The BCLC has a long history of using tax payer money to fight freedom of information requests. Some six years ago, the Commission spent over half a million dollars to fight orders from British Columbia’s information and privacy commissioner pertaining to a different set of anti-money laundering allegations. The Commissions actions led British Columbia’s Freedom of Information and Privacy Association to lambast the Commission for its “shocking record of non-compliance”.
Casino developer gets go ahead for Miami marina
Miami city officials have finally given the green light to Resorts World Miami LLC, a division of Genting Malaysia, to go ahead with plans to build a marina as part of a $3 billion plan to erect a luxury casino with multiple towers, stores and an elevated beach and lagoon.
However, Genting’s casino plans failed to convince the Florida legislature to approve gambling on the site, in a major set back that has forced the casino developer to resort to plan B, i.e. a casino-free luxury hotel on the site where the Miami Herald newspaper offices once stood.
In a surprise to observers, Genting submitted several marina plans, intended to give berth to 50 – 150-foot-long vessels, instead of the hotel plan. Speculation abounds that the developer’s intent is to take an end around to building out the space that will buy time while it continues to lobby the legislature for permission to build the casino.
Myanmar officials lobby for legal casinos
Local media in Myanmar, a Southeast Asian country of some 52.9 million inhabitants formerly known as Burma, are reporting that Myanmar state and regional officials are formally seeking permission to operate casinos at select local hotels.
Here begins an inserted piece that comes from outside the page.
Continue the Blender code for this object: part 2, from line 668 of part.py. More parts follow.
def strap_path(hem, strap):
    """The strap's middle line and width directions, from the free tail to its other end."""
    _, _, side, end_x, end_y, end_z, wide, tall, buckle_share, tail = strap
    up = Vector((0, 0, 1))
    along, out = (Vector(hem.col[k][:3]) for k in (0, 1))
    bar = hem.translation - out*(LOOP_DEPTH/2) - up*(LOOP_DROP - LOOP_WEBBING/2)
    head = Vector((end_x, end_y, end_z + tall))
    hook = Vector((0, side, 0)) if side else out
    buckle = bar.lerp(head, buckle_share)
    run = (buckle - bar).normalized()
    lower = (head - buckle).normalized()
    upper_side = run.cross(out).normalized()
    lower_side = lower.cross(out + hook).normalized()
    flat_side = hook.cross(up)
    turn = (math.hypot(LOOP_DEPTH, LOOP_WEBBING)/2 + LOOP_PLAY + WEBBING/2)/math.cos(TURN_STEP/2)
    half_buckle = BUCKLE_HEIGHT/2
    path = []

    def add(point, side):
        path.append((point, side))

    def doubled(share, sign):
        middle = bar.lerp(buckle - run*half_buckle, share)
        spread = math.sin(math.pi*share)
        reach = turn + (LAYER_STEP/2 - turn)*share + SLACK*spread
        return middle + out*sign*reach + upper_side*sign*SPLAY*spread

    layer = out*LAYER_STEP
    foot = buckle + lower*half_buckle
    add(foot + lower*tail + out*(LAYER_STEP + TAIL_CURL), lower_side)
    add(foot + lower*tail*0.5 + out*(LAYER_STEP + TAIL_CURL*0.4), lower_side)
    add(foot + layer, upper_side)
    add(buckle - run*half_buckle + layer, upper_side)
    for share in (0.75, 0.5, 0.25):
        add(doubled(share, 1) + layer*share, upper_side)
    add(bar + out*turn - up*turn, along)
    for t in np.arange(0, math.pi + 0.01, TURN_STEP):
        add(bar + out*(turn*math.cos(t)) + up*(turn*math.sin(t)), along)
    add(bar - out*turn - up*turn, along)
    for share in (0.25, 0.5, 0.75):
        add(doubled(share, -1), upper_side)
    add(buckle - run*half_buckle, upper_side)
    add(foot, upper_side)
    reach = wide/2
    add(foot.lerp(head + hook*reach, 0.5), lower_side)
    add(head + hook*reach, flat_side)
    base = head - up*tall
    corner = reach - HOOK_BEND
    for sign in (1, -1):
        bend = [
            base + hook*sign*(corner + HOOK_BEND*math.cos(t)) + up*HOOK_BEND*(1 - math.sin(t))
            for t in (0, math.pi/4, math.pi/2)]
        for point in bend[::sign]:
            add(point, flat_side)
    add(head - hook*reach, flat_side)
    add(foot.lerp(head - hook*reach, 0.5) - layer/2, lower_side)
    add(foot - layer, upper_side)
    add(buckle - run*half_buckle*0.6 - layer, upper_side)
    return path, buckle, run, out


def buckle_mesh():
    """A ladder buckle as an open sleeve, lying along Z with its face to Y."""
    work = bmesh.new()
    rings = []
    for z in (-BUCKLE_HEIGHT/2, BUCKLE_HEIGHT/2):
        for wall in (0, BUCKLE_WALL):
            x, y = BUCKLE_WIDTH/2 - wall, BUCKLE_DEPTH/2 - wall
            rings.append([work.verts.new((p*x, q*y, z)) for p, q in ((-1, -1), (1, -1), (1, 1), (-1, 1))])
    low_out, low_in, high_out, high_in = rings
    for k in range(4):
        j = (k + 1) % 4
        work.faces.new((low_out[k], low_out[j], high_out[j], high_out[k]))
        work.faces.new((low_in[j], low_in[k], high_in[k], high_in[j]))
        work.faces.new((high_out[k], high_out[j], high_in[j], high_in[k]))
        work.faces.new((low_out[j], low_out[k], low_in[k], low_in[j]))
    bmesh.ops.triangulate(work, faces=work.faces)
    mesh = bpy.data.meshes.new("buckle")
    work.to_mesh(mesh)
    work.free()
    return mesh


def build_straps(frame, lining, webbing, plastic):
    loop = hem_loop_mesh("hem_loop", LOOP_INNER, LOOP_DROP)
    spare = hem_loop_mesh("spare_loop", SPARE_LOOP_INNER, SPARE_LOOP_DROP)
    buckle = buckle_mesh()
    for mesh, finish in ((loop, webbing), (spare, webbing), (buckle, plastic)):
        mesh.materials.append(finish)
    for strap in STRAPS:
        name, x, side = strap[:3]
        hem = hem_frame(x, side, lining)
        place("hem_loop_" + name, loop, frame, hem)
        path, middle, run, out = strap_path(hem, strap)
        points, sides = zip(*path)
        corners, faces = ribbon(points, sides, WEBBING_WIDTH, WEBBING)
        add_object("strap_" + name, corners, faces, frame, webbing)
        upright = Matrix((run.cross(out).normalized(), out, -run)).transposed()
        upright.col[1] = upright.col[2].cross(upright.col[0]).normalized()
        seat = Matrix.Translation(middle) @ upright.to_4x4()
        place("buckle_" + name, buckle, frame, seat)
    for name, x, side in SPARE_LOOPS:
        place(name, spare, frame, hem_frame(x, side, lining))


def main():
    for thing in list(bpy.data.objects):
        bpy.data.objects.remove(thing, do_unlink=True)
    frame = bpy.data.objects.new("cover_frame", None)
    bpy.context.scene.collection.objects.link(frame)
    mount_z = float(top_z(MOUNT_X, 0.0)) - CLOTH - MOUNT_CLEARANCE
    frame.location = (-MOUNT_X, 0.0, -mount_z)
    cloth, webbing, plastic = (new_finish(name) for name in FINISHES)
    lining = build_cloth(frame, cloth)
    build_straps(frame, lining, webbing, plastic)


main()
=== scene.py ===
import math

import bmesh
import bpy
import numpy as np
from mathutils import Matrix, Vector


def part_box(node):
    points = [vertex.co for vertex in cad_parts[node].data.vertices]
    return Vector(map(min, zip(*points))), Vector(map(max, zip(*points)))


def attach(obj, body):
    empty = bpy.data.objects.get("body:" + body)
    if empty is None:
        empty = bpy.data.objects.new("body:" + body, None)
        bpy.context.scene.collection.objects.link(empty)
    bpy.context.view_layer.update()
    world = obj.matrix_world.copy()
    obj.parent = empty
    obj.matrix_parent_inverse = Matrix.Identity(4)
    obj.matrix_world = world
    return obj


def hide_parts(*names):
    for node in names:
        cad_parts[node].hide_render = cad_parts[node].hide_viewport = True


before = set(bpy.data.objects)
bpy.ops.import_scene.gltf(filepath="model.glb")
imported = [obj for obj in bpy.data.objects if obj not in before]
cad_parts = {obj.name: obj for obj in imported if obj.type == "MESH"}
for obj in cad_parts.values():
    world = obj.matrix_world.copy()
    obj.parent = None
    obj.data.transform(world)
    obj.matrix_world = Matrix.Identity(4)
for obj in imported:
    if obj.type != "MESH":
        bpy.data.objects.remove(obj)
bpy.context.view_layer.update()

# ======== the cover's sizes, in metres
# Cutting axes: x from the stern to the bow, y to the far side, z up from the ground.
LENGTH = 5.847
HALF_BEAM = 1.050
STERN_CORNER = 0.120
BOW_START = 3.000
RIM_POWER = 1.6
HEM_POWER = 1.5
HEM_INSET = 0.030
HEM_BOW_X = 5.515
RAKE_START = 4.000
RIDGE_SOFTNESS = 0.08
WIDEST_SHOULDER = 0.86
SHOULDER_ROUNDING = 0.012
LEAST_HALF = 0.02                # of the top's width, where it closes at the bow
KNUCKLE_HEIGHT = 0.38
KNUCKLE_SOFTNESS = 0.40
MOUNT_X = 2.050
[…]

The chief ministers of five Myanmar states met with Myanmar Vice President Henry Van Thiol late last year to convince him of the benefits of allowing legalized gambling in the country.
The country’s 1986 Gambling Law expressly prohibits casinos, but amid a surge in growth of illegal gambling operations, local and state officials are turning to legalization as potentially the best option. The Myanmar Times have reported that Myanmar Tourism Federation Chair Yan Win has said that the country’s Ministry of Home Affairs is already engaged in talks aimed at amending the existing Gambling Law so as to legalize casino gambling.
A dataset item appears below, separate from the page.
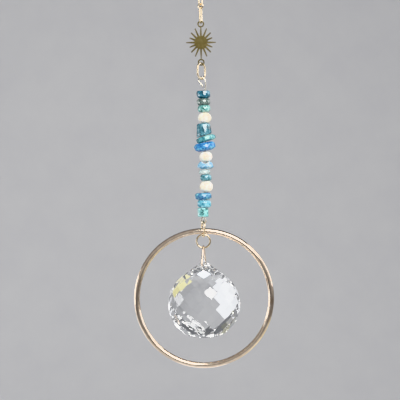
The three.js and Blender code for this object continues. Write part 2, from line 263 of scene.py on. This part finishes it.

Advocates of the change have pointed out that legal casinos could substantially boost Myanmar’s tourist revenues as the country looks to become a holiday destination to consumers from China, South Korea and Japan. To alleviate local fears, proponents had offered that casino venues could only be open to foreign tourists, to offset any negative local effects.
With casino operations expanding across the region from Macau to the Philippines, South Korea and Japan, which legalized casino gambling last year, Myanmar state and local officials hope to cash in on the trend and drive tourist revenues in the process.
Uruguay bans online gambling
In stark contrast to the wave of liberalization sweeping the Latin American gambling market, January 1, 2018 saw legislation in Uruguay take force banning online gambling in the South American country of 3.4 million. At the same time, the new legislation includes an additional .75% tax on the gaming and betting turnover for the country’s land based casinos.
Poker champ arrested for bank robbery
The 2015 winner of the Borgata Poker Open Championships, Thomas Dougher, has been arrested in Atlantic City accused of a series of bank robberies. The poker champ, who averaged 12-15 online tournaments a day in New Jersey, cashed in when he beat out over 2,500 competitors to take home a hearty $149,127 in the $400 entry Borgata Summer Poker Open back in 2015.
Police have alleged that the 41-year-old Dougher participated in at least nine bank robberies across the states of New York, New Jersey, Delaware and Pennsylvania, including at least three heists in Atlantic City in a two week period.
Dougher was arrested last week at a Quality Inn only hours after he allegedly robbed the PNC Bank in Abescon, New Jersey. Unfortunately, the poker champ is no stranger to bank robbery, having served time in federal prison from 2007-2010 for a string of eleven heists.
Pleasantville Police Capt. Matt Hartman told reporters, “The successful cooperative investigation and uneventful arrest of Dougher, who previously served prison time for 11 robberies in 2007, is a testament to the importance of interaction between all levels of law enforcement from local to federal to achieve a common goal.”